A complete walkthrough from workload planning and itemized configuration to payment review, provisioning and first-login checks.

Start with the workload, not the plan name

Document the application runtime, expected traffic, database size, storage growth, background jobs, control-panel requirement and whether email will run on the same system. This prevents paying for capacity that does not solve the real bottleneck.

Compare resources honestly

CPU, RAM and NVMe storage describe different constraints. CPU affects concurrent processing, RAM affects application and database working space, and storage affects both capacity and I/O. Network allowance and port speed are not the same thing.

  • Check vCPU, RAM, NVMe and transfer allowance
  • Select the required billing period
  • Confirm whether IPv4 is included or optional
  • Leave capacity for updates, logs and temporary files

Understand the managed scope

The order identifies the operating baseline and selected support level. Application development, third-party software repair, content work and emergency recovery are separate unless explicitly included.

Configure add-ons deliberately

Operating system, control panel, network options, backups and enhanced support remain separate line items. A licensed panel can add recurring cost. A backup product must state retention and restore scope.

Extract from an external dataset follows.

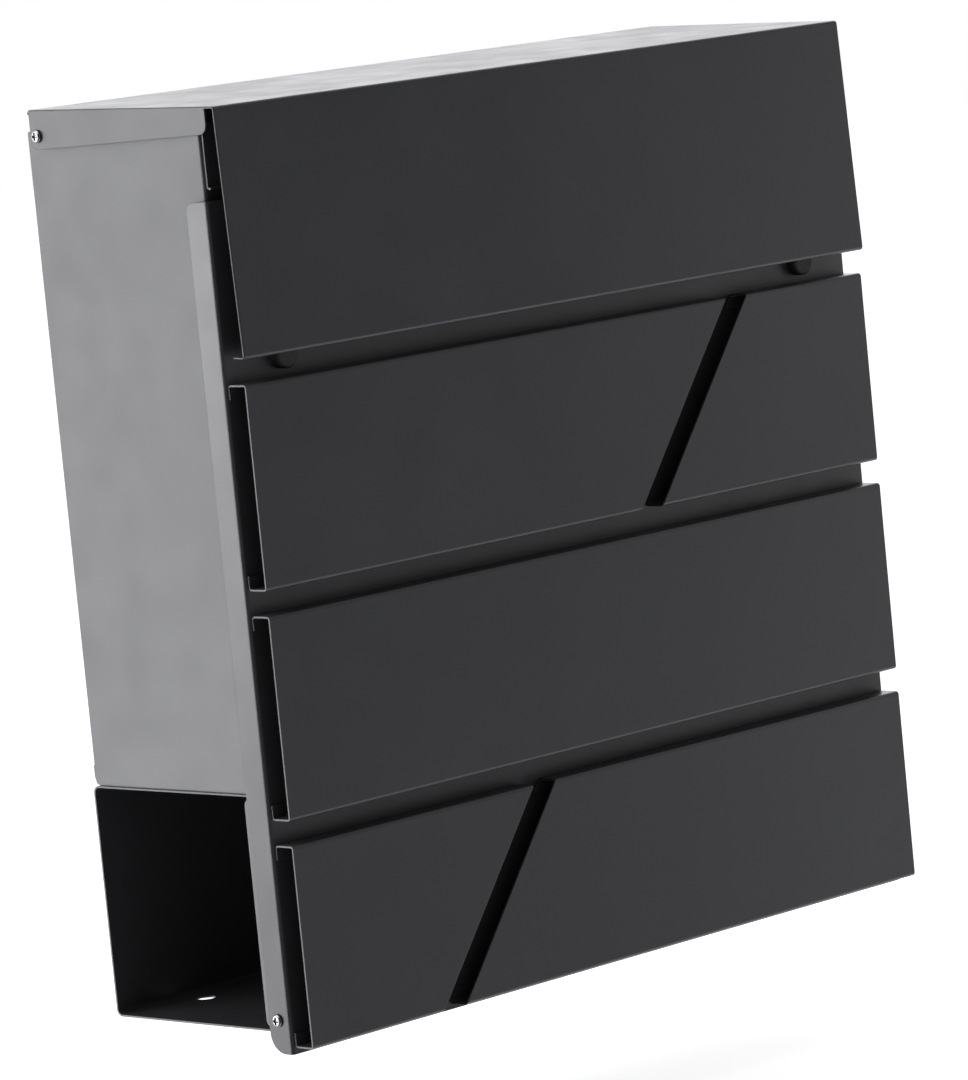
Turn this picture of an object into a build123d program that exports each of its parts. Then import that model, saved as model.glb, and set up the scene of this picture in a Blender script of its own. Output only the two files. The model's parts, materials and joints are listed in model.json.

Review the cart and invoice

Confirm the domain, billing cycle, recurring charges and one-time work before paying. Cryptocurrency quotes can expire even when the USD invoice remains open.

Payment confirmation

Broadcasting a transaction does not immediately provision a server. The invoice remains pending until the provider reports the required confirmations or staff verifies a manual transaction. Use only the asset and network shown.

Provisioning and delivery

After confirmation, staff reviews capacity, operating-system compatibility, licensed software and migration requirements. Credentials and service details are delivered through the protected account workflow.

First-login checklist

  • Change temporary credentials where instructed
  • Store recovery data in a password manager
  • Confirm SSH, console or panel access
  • Apply application-specific security controls
  • Test the backup and recovery path
  • Report discrepancies before production traffic moves

Plan for change

Upgrades can require a restart, maintenance window or migration. Keep independent backups and current DNS documentation.